**Dataset excerpt**

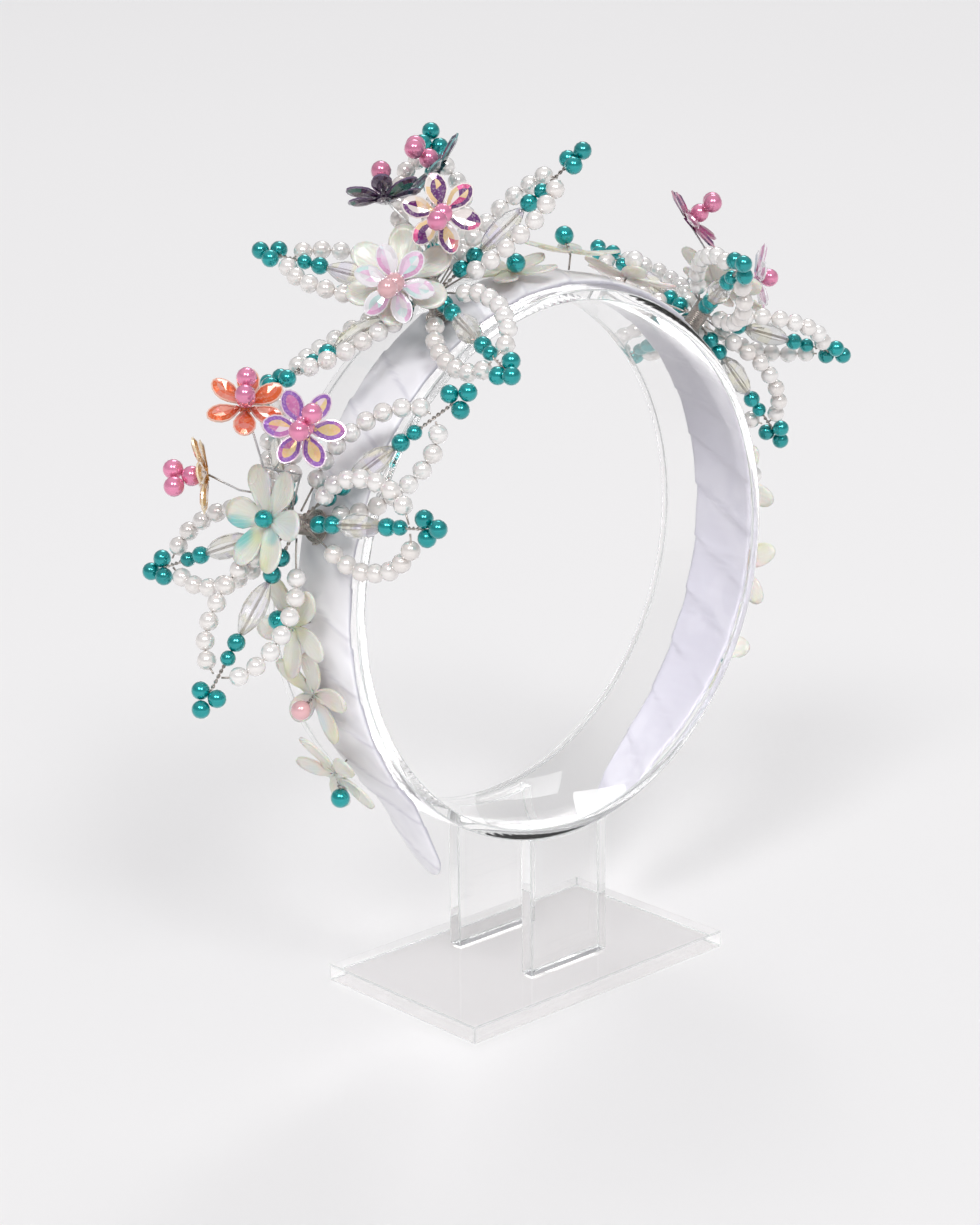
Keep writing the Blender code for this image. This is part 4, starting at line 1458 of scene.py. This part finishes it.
class HEADBAND_OT_blooms(bpy.types.Operator):
    """Make the small cut blooms that tremble on wire stems, with their pink pearls"""

    bl_idname = "headband.blooms"
    bl_label = "Cut blooms"

    petal_count = 6

    def execute(self, context):
        settings = context.scene.headband
        found = {cluster["name"]: cluster for cluster in clusters()}
        for number, bloom in enumerate(rows(BLOOMS, BLOOM_COLUMNS)):
            self.make_bloom(settings, found[bloom["cluster"]], bloom, number)
        return {"FINISHED"}

    def make_bloom(self, settings, cluster, bloom, number):
        beads = settings.beads
        flowers = settings.flowers
        chance = random.Random(700 + number)
        name = bloom["cluster"] + "_" + bloom["colour"]
        ways = cluster["ways"]
        out = ways[2]
        level = way_from(ways, bloom["way"], 0)
        middle = cluster["wires"] + level * bloom["off"] * MM + out * bloom["height"] * MM
        face = compass_way(bloom["face_way"], bloom["face_climb"])
        bm = new_piece()
        stand = standing(middle, face)
        start = Matrix.Translation((PETAL_START, 0, 0))
        length = flowers.gem_length - PETAL_START
        for index in range(self.petal_count):
            play = chance.uniform(-PETAL_TURN_PLAY, PETAL_TURN_PLAY)
            turn = Matrix.Rotation(2 * math.pi * index / self.petal_count + play, 4, "Z")
            play = chance.uniform(-PETAL_CUP_PLAY, PETAL_CUP_PLAY)
            cup = Matrix.Rotation(-math.atan2(BLOOM_CUP, BLOOM_RADIUS) + play, 4, "Y")
            place = stand @ turn @ cup @ start
            width = flowers.gem_width * chance.uniform(0.94, 1.04)
            cut_petal(bm, place, length, width, flowers.gem_thick, BLOOM_FACETS[name], chance)
        part = bmesh.new()
        bmesh.ops.create_cone(
            part,
            cap_ends=True,
            segments=12,
            radius1=1.5 * MM,
            radius2=1.0 * MM,
            depth=1.2 * MM,
            matrix=stand,
        )
        add(bm, part, 0, False, 0.0, lambda: 0.1)
        if bloom["carrier"] == "flower":
            disc = cluster["middle"] + cluster["face"] * (FLOWER_THICK / 2)
            route = [disc, disc + cluster["face"] * SOLID_WIRE * 2]
        else:
            gate = way_from(ways, bloom["exit_way"], 0)
            below = cluster["stems"] + gate * bloom["exit_off"] * MM + out * SOLID_WIRE
            above = below + out * (cluster["rise"] + HUB_RISE - HUB_STEMS + FLOWER_CUP + STEM_CLEAR)
            route = [cluster["stems"] + gate * (HUB_THICK / 2), below, above]
        route.append(middle - face * 0.3 * MM)
        wire(bm, route, beads.wire_size * 1.1, 1)
        colours = BLOOM_COLOURS[name]
        film = look(
            name + "_film",
            "rainbow_film",
            dict(zip(("Deep", "Middle", "Bright", "Pale"), map(opaque, colours))),
            {"Metallic": 0.25, "Transmission Weight": 0.15, "Coat Weight": 1.0, "Coat Roughness": 0.02},
            0.002 * MM,
            {"Facet": "facet"},
        )
        bloom_name = bloom["cluster"] + "_bloom_" + bloom["colour"]
        slot = "bloom_" + bloom["colour"]
        finished(bm, bloom_name + "_petals", slot, [film, stem_look()], bloom_name)
        self.make_heart(settings, bloom, bloom_name, middle, face, chance)

    def make_heart(self, settings, bloom, bloom_name, middle, face, chance):
        """The pearls over the middle of a bloom, on short wires."""
        beads = settings.beads
        size = beads.pink_size
        side = face.orthogonal().normalized()
        first = middle + face * size * 0.68
        step = face * size * 0.86
        places = [first]
        if bloom["pearls"] == 3:
            places += [first + step + side * size * 0.51, first + step - side * size * 0.51]
        elif bloom["pearls"] == 2:
            places.append(first + step + side * size * 0.5)
        skin = blush_look(beads) if bloom_name == "high_bloom_pale" else pink_look(beads)
        bm = new_piece()
        for place in places:
            bead(bm, place, size, face, 0, chance.uniform(0, 0.4))
            wire(bm, [middle + face * 0.5 * MM, place], beads.wire_size, 1)
        finished(bm, bloom_name + "_heart", "pink_pearl", [skin, wire_look(beads)], bloom_name)


class HEADBAND_OT_band_flowers(bpy.types.Operator):
    """Make the thin flowers sewn along the band, each with a bead on a bent wire"""

    bl_idname = "headband.band_flowers"
    bl_label = "Band flowers"

    def execute(self, context):
        settings = context.scene.headband
        beads = settings.beads
        flowers = settings.flowers
        film = petal_look(
            flowers,
            "band_petal_film",
            0.6,
            (0.84, 0.82, 0.48),
            (0.62, 0.84, 0.90),
            (0.92, 0.74, 0.76),
        )
        skins = {"teal": teal_look, "blush": blush_look, "white": pearl_look}
        for number, spray in enumerate(rows(SPRAYS, SPRAY_COLUMNS)):
            ways = hoop_ways(spray["hoop"])
            foot = hoop_point(spray["hoop"], BAND_OUTER, spray["across"] * MM)
            middle = foot + ways[2] * (GAP + SPRAY_THICK / 2 + spray["rise"] * MM)
            bm = new_piece()
            moulded_flower(
                bm,
                standing(middle, ways[2], way_from(ways, spray["turn"], 0)),
                5,
                SPRAY_RADIUS,
                SPRAY_NOTCH,
                SPRAY_CUP,
                flowers.petal_thick,
                SPRAY_RIPPLE,
                20.0 + number * 3.0,
                1.05,
            )
            reach = way_from(ways, spray["wire_way"], spray["wire_climb"]) * spray["wire_length"] * MM
            wire(bm, [foot, middle], beads.wire_size, 1)
            twist(bm, middle, middle + reach, beads.wire_size, 1, SPRAY_TWIST_PITCH)
            bead(bm, middle + reach, SPRAY_BEAD, reach.normalized(), 2)
            materials = [film, wire_look(beads), skins[spray["bead"]](beads)]
            name = "band_flower_" + spray["name"]
            finished(bm, name + "_petals", "cream_petal", materials, name)
        return {"FINISHED"}


class HEADBAND_OT_stage(bpy.types.Operator):
    """Make the floor, soft lights and camera"""

    bl_idname = "headband.stage"
    bl_label = "Stage"

    def execute(self, context):
        stage = context.scene.headband.stage
        self.make_floor(stage)
        self.make_lights(context, stage)
        self.make_camera(context)
        return {"FINISHED"}

    def make_floor(self, stage):
        """A wide pale floor that fills the picture."""
        bm = bmesh.new()
        bmesh.ops.create_circle(bm, cap_ends=True, segments=96, radius=9)
        mesh = bpy.data.meshes.new("floor")
        bm.to_mesh(mesh)
        bm.free()
        floor = bpy.data.objects.new("floor", mesh)
        bpy.context.scene.collection.objects.link(floor)
        material = bpy.data.materials.new("floor")
        material.use_nodes = True
        tree = material.node_tree
        shader = tree.nodes["Principled BSDF"]
        source = tree.nodes.new("ShaderNodeTexCoord")
        cloud = noisy(tree, source.outputs["Object"], 1.3, 1.0)
        colour = opaque(stage.floor_colour)
        feed(tree, mixed(tree, cloud, colour, darker(colour, 0.985)), shader.inputs["Base Color"])
        shader.inputs["Roughness"].default_value = 0.6
        mesh.materials.append(material)

    def make_lights(self, context, stage):
        """Two soft boxes over the camera, a larger one behind, and a glow all round."""
        world = bpy.data.worlds.new("glow")
        world.use_nodes = True
        tree = world.node_tree
        ground = tree.nodes["Background"]
        source = tree.nodes.new("ShaderNodeTexCoord")
        height = node(tree, "SeparateXYZ", None, i0=source.outputs["Generated"]).outputs[2]
        low = ranged(tree, height, 0.02, 0.35)
        high = ranged(tree, height, 0.35, 0.95)
        colour = mixed(tree, low, (1.0, 1.0, 1.0, 1), (0.55, 0.55, 0.57, 1))
        feed(tree, mixed(tree, high, colour, (1.0, 1.0, 1.0, 1)), ground.inputs["Color"])
        ground.inputs["Strength"].default_value = stage.fill
        context.scene.world = world
        context.scene.view_settings.view_transform = "Standard"
        target = Vector((-0.01, 0, 0.12))
        for name, azimuth, elevation, size, power in (
            ("left_box", -62, 44, 6.4, stage.key_power),
            ("right_box", -22, 42, 6.4, stage.key_power),
            ("back_box", 130, 50, 9.0, stage.key_power * 0.5),
        ):
            lamp = bpy.data.lights.new(name, "AREA")
            lamp.shape = "SQUARE"
            lamp.size = size
            lamp.energy = power
            way = view_way(azimuth, elevation)
            box = bpy.data.objects.new(name, lamp)
            box.location = target + way * 24
            box.rotation_euler = way.to_track_quat("Z", "Y").to_euler()
            context.scene.collection.objects.link(box)

    def make_camera(self, context):
        lens = bpy.data.cameras.new("camera")
        lens.sensor_width = SENSOR
        lens.sensor_fit = "AUTO"
        lens.lens = CAMERA_FOCAL_PIXELS / IMAGE_LONG_SIDE * SENSOR
        lens.clip_start = 0.01
        lens.clip_end = 20
        back = view_way(CAMERA_AZIMUTH, CAMERA_ELEVATION)
        turn = math.radians(CAMERA_AZIMUTH)
        right = Vector((math.cos(turn), math.sin(turn), 0))
        up = back.cross(right)
        roll = math.radians(CAMERA_ROLL)
        rolled = right * math.cos(roll) + up * math.sin(roll)
        turned = Matrix((rolled, back.cross(rolled), back)).transposed()
        camera = bpy.data.objects.new("camera", lens)
        camera.matrix_world = Matrix.Translation(CAMERA_PLACE) @ turned.to_4x4()
        context.scene.collection.objects.link(camera)
        context.scene.camera = camera


def view_way(azimuth, elevation):
    """The unit way from the object to a viewer at this azimuth and elevation."""
    turn = math.radians(azimuth)
    rise = math.radians(elevation)
    return Vector((math.sin(turn) * math.cos(rise), -math.cos(turn) * math.cos(rise), math.sin(rise)))


class HEADBAND_PT_panel(bpy.types.Panel):
    """The headband's pieces and their settings"""

    bl_idname = "HEADBAND_PT_panel"
    bl_label = "Tembleque headband"
    bl_space_type = "VIEW_3D"
    bl_region_type = "UI"
    bl_category = "Headband"

    def draw(self, context):
        settings = context.scene.headband
        for name in ("stand", "band", "beads", "flowers", "stage"):
            box = self.layout.box()
            group = getattr(settings, name)
            for key in group.__annotations__:
                box.prop(group, key)
        for operator in OPERATORS:
            self.layout.operator(operator.bl_idname)


OPERATORS = (
    HEADBAND_OT_stand,
    HEADBAND_OT_band,
    HEADBAND_OT_bindings,
    HEADBAND_OT_pearl_strings,
    HEADBAND_OT_strands,
    HEADBAND_OT_crystals,
    HEADBAND_OT_large_flowers,
    HEADBAND_OT_blooms,
    HEADBAND_OT_band_flowers,
    HEADBAND_OT_stage,
)
GROUPS = (StandSettings, BandSettings, BeadSettings, FlowerSettings, StageSettings, HeadbandSettings)


def register():
    for group in (*GROUPS, *OPERATORS, HEADBAND_PT_panel):
        bpy.utils.register_class(group)
    bpy.types.Scene.headband = bpy.props.PointerProperty(type=HeadbandSettings)


def unregister():
    del bpy.types.Scene.headband
    for group in reversed((*GROUPS, *OPERATORS, HEADBAND_PT_panel)):
        bpy.utils.unregister_class(group)


def main():
    register()
    for operator in OPERATORS:
        family, action = operator.bl_idname.split(".")
        getattr(getattr(bpy.ops, family), action)()


if __name__ == "__main__":
    main()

**Problem to work on**
Write out exactly, please, the lines beginning at the start of the material and ending with the line that holds "petal_count = 6", both included.

**Result of the task**
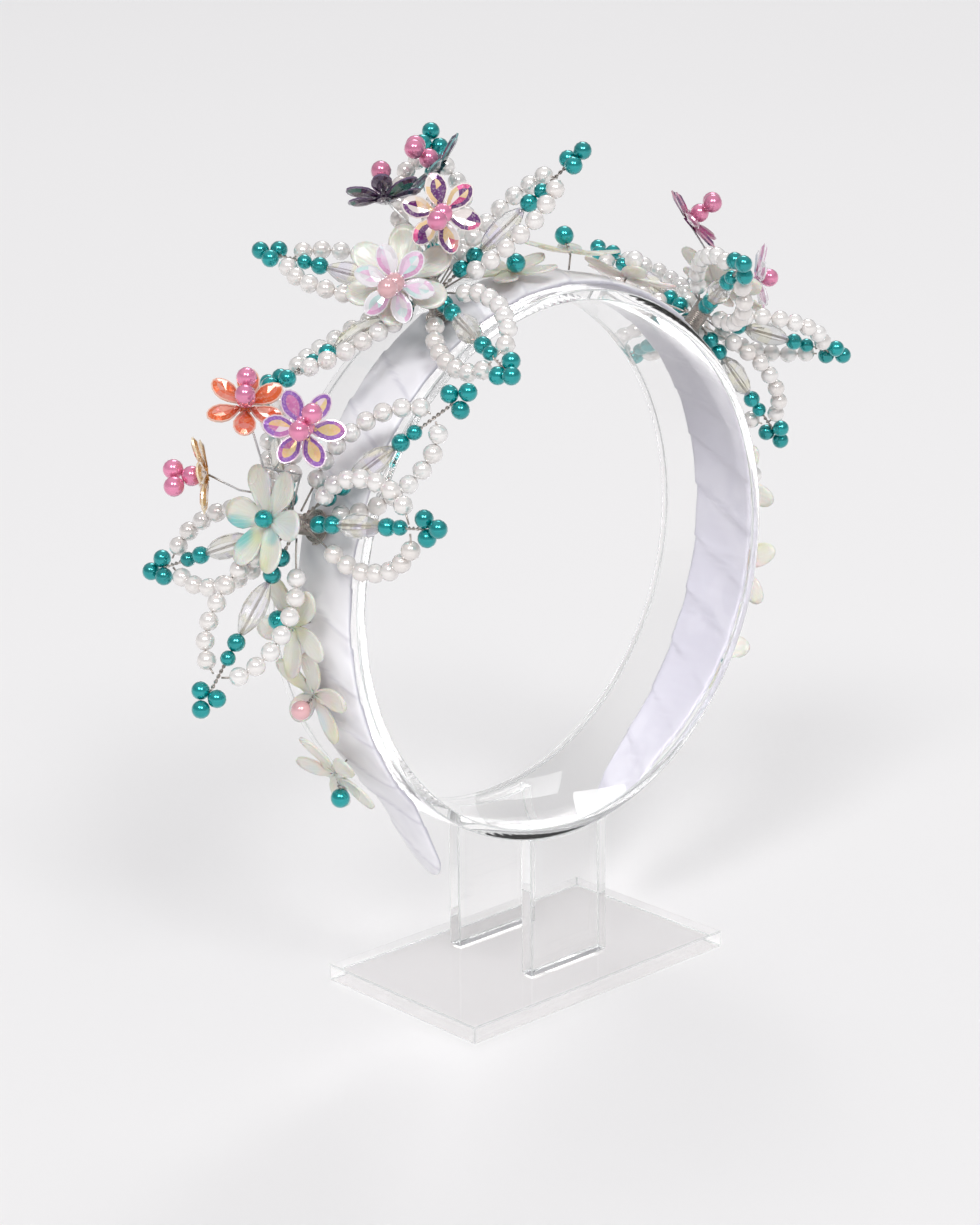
Keep writing the Blender code for this image. This is part 4, starting at line 1458 of scene.py. This part finishes it.
class HEADBAND_OT_blooms(bpy.types.Operator):
    """Make the small cut blooms that tremble on wire stems, with their pink pearls"""

    bl_idname = "headband.blooms"
    bl_label = "Cut blooms"

    petal_count = 6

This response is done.